We'll add border-top. We're going to make it 1 pixel solid and we're going to use the same color as our text. Quick thing to do here is we can just actually copy that and paste it down here, so we've got a good match, and this will give us a simple 1 pixel solid blue line at the top of each section div. Let's save that and refresh. There we are! It's coming in here.
I think it's maybe a little bit too tight to the text. So we're going to go back in and add a little space. We're going to add padding to the top of our section container because padding gives us space inside the div, so the space will be inside between the border and the content. We'll add padding-top and let's see. We're going to try 1em. So this will give us 10 pixels of space.
We're going to start with this amount of space because it's double the amount of space that we used between our authors and our descriptions and I'd like to try to keep things sort of mathematically related. It gives me a place to start. We can refresh that and see that's working much better. It doesn't feel like it's only connected with that one title. But now the problem is I think we need a little bit more space above the rule line to really help the sections sort of separate from each other.

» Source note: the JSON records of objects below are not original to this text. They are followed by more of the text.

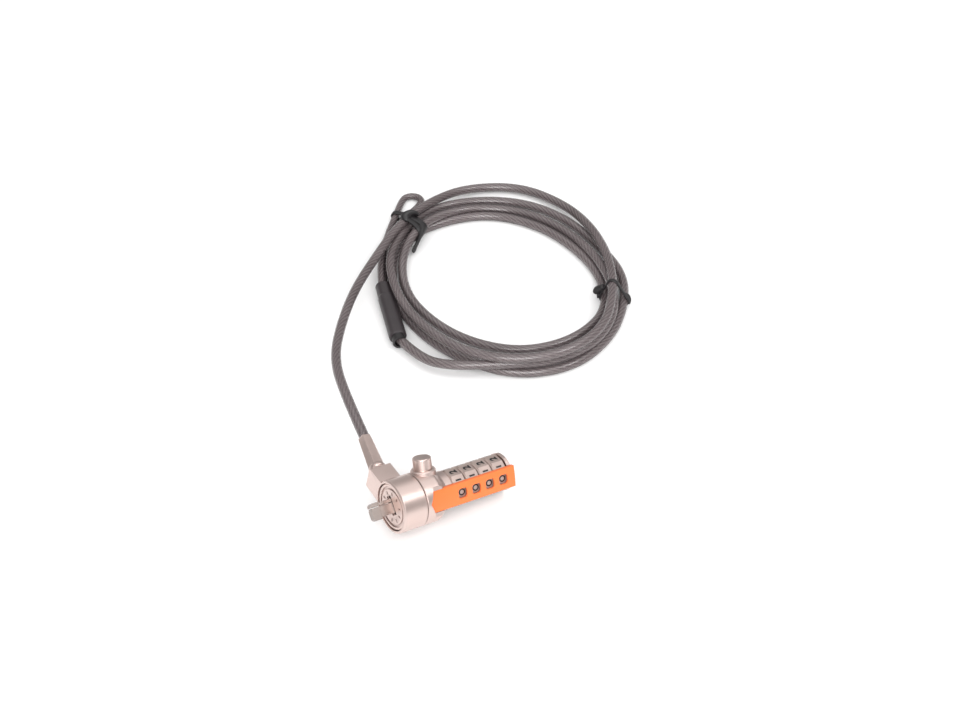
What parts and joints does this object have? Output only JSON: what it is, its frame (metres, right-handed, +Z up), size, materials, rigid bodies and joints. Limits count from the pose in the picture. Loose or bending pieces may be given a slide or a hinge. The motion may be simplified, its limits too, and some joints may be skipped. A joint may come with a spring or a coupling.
{
  "type": "laptop cable lock",
  "caption": "Combination laptop lock: swivel collar, number wheels, push button and T head on a coiled steel cable with an anchor loop.",
  "frame": {"origin": "on the surface, under the middle of the lock (its box without the cable)", "axes": "+X from the T head towards the barrel's end, +Z up, +Y towards the coil"},
  "size_m": [0.196, 0.2031, 0.0297],
  "materials": {
    "satin_nickel": "satin nickel plate on zinc alloy",
    "wheel_metal": "satin nickel plate, black filled digits",
    "jaw_steel": "bare satin steel",
    "steel": "bright spring steel",
    "brass": "turned",
    "orange_plastic": "fine satin",
    "cable_sheath": "smoke grey clear sheath over twisted steel strand",
    "shrink_tube": "dark grey shrink tube",
    "black_plastic": "satin"
  },
  "bodies": {
    "cable": {"ferrule": "satin_nickel", "ferrule_pin": "steel", "cable_lead": "cable_sheath", "cable_tail": "cable_sheath", "cable_coil": "cable_sheath", "eye_loop": "cable_sheath", "crimp_sleeve": "shrink_tube", "sleeve_ring": "black_plastic", "loop_band": "black_plastic", "twist_tie_left": "black_plastic", "twist_tie_right": "black_plastic"},
    "collar": {"swivel_collar": "satin_nickel"},
    "lock": {"lock_body": "satin_nickel", "retaining_ring": "steel", "front_disc": "satin_nickel", "jaw_pins": "steel", "detent_plate": "steel", "side_cover": "orange_plastic", "end_plug": "satin_nickel", "code_set_screw": "steel", "button_spring": "steel"},
    "button": {"push_button": "satin_nickel", "button_clip": "steel"},
    "spindle": {"spindle": "steel"},
    "jaw_upper": {"upper_jaw": "jaw_steel"},
    "jaw_lower": {"lower_jaw": "jaw_steel"},
    "wheel_1": {"number_wheel_1": "wheel_metal", "gate_sleeve_1": "brass"},
    "wheel_2": {"number_wheel_2": "wheel_metal", "gate_sleeve_2": "brass"},
    "wheel_3": {"number_wheel_3": "wheel_metal", "gate_sleeve_3": "brass"},
    "wheel_4": {"number_wheel_4": "wheel_metal", "gate_sleeve_4": "brass"}
  },
  "joints": [
    {"name": "collar_swing", "type": "hinge", "parent": "cable", "child": "collar", "pos_m": [-0.01714, 0.00119, 0.0175], "axis": [0.1814, -0.0941, 0.9789], "range_deg": [-28.5, 1.5]},
    {"name": "barrel_turn", "type": "hinge", "parent": "collar", "child": "lock", "pos_m": [-0.02181, -0.01325, 0.01697], "axis": [0.9833, 0, -0.1822], "continuous": true},
    {"name": "button_press", "type": "slide", "parent": "lock", "child": "button", "axis": [-0.1657, -0.4163, -0.894], "range_m": [0, 0.003], "stiffness_N_per_m": 400, "springref_m": -0.002, "deforming": ["button_spring"]},
    {"name": "spindle_slide", "type": "slide", "parent": "lock", "child": "spindle", "axis": [-0.9833, 0, 0.1822], "range_m": [0, 0.002]},
    {"name": "upper_jaw_spread", "type": "hinge", "parent": "lock", "child": "jaw_upper", "pos_m": [-0.01384, -0.01017, 0.01826], "axis": [-0.1367, 0.6613, -0.7376], "range_deg": [0, 4.5]},
    {"name": "lower_jaw_spread", "type": "hinge", "parent": "lock", "child": "jaw_lower", "pos_m": [-0.01469, -0.01543, 0.0137], "axis": [0.1367, -0.6613, 0.7376], "range_deg": [0, 4.5]},
    {"name": "wheel_1_turn", "type": "hinge", "parent": "lock", "child": "wheel_1", "pos_m": [0.00543, -0.01325, 0.01193], "axis": [0.9833, 0, -0.1822], "continuous": true},
    {"name": "wheel_2_turn", "type": "hinge", "parent": "lock", "child": "wheel_2", "pos_m": [0.01171, -0.01325, 0.01076], "axis": [0.9833, 0, -0.1822], "continuous": true},
    {"name": "wheel_3_turn", "type": "hinge", "parent": "lock", "child": "wheel_3", "pos_m": [0.01799, -0.01325, 0.0096], "axis": [0.9833, 0, -0.1822], "continuous": true},
    {"name": "wheel_4_turn", "type": "hinge", "parent": "lock", "child": "wheel_4", "pos_m": [0.02428, -0.01325, 0.00843], "axis": [0.9833, 0, -0.1822], "continuous": true}
  ],
  "couplings": [
    {"joint": "spindle_slide", "follows": "button_press", "ratio": 0.6666},
    {"joint": "upper_jaw_spread", "follows": "button_press", "rad_per_m": 26.17},
    {"joint": "lower_jaw_spread", "follows": "button_press", "rad_per_m": 26.17}
  ]
}
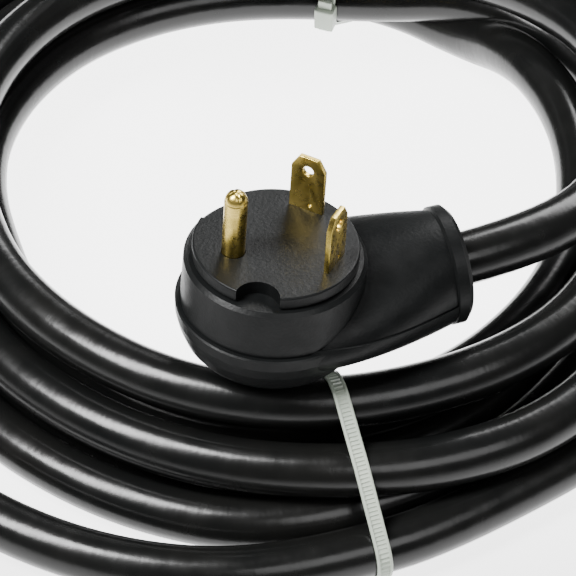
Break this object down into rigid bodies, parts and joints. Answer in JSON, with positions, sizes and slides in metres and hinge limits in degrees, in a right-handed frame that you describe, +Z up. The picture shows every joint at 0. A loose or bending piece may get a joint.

Back in our CSS, we're going to add space above the rule line by using a margin, because margins add space outside of the div.
So the space will be outside of the border, between the border and the div above it. We'll add a margin-top. We're going to try 1.4 em. I'm starting with that measurement because that equals the measurement of our text. We're already using that measurement elsewhere in this file. I'm saving it. We can review it. I think that looks good. That looks like a good separation there. One of the things I'm going to do is I'm going to take the time to scroll up and down.
I know that top is a little tight still. We'll fix that later. I think this is looking really good. All right! So with the rule lines in place, the hierarchy is all set for this version of the bibliography.